Ciertamente merece eterno aplauso el Papa Julio por esa sabia previsión. No dudo, dije, que su criterio se haya fincado en los evangelistas; en historiadores como Flavio Josefo; en los padres apostólicos: Clemente, Ignacio, Policarpo y Papias; en los hagiógrafos de los primeros tiempos... Pero cuidó muy bien Su Santidad de que el 25 de diciembre hubiera en todas las mesas -ricas y pobres- algo para alegrar el cuerpo, ya alegre el alma por la venida de nuestro Redentor. El gozo del cuerpo sin el alma es hedonismo burdo; el gozo del alma sin el cuerpo es abstracción de místicos. Pero el gozo de cuerpo y alma a un mismo tiempo es inefable bendición.

¡Y tan poco que basta para eso! En Saltillo tenemos con unos tamalitos. No necesitamos el pavo de los americanos; las ostras de Inglaterra tan caras a Pickwick; el bortsh que le servían al zar de Rusia en un huevo de plata y oro labrado en París por Fabergé; el paté de foie-gras de los franceses; el bacalao o besugo de los españoles; el zampone con lentejas de los italianos o el jabato con salsa de cerezas más grato a Luis de Baviera que los bellos garzones de su corte. Nosotros con unos tamalitos tenemos.  

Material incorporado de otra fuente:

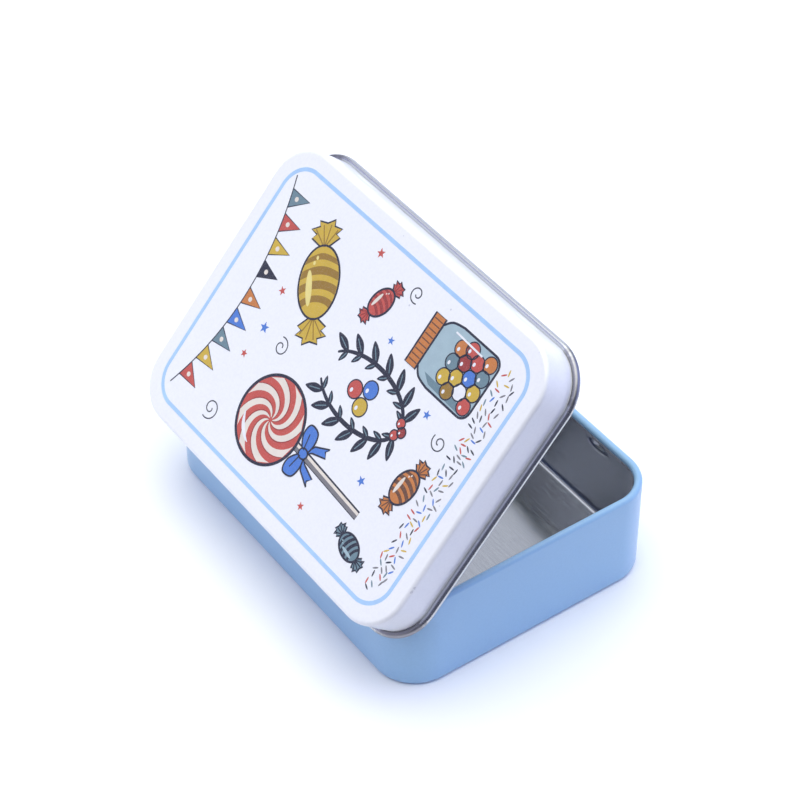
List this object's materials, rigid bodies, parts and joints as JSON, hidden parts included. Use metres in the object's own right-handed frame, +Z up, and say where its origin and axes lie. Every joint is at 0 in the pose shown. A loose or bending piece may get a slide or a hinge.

¡Qué gloria! Los hay de puerco, de pollo, de queso, de frijoles y dulce. Hacerlos en la casa es un gran mérito, pero mandados hacer -si se sabe con quién- tambi’en salen muy buenos. En mi casa estamos suscritos a los tamales de doña Coy y de su hija. Mejores no los hay en todo el mundo, dicho sea con el mayor respeto a los demás tamales.

Son tamales por suscripción: si no reserva usted ya puede ir a comprar sus tamales a otra parte. Pero esos tamales son la gloria. Están hechos como Dios manda que se hagan los tamales, sin escatimar el recaudo de mantequita y todo lo  demás que los buenos tamales han de llevar. Estos tamales saltilleros alcanzan la categoría gastronómica de un mole de Oaxaca o unos poblanos chiles en nogada.

El mundo es muy pequeño, y mil quinientos años duran un segundo en la eternidad. Por eso a nadie ha de extrañarle que este día dé yo las gracias simultáneamente al Papa Julio y a doña Coy. Ese Santo Padre, ya lo dije, debe estar en los altares. Y doña Coy también, pero ella en vida.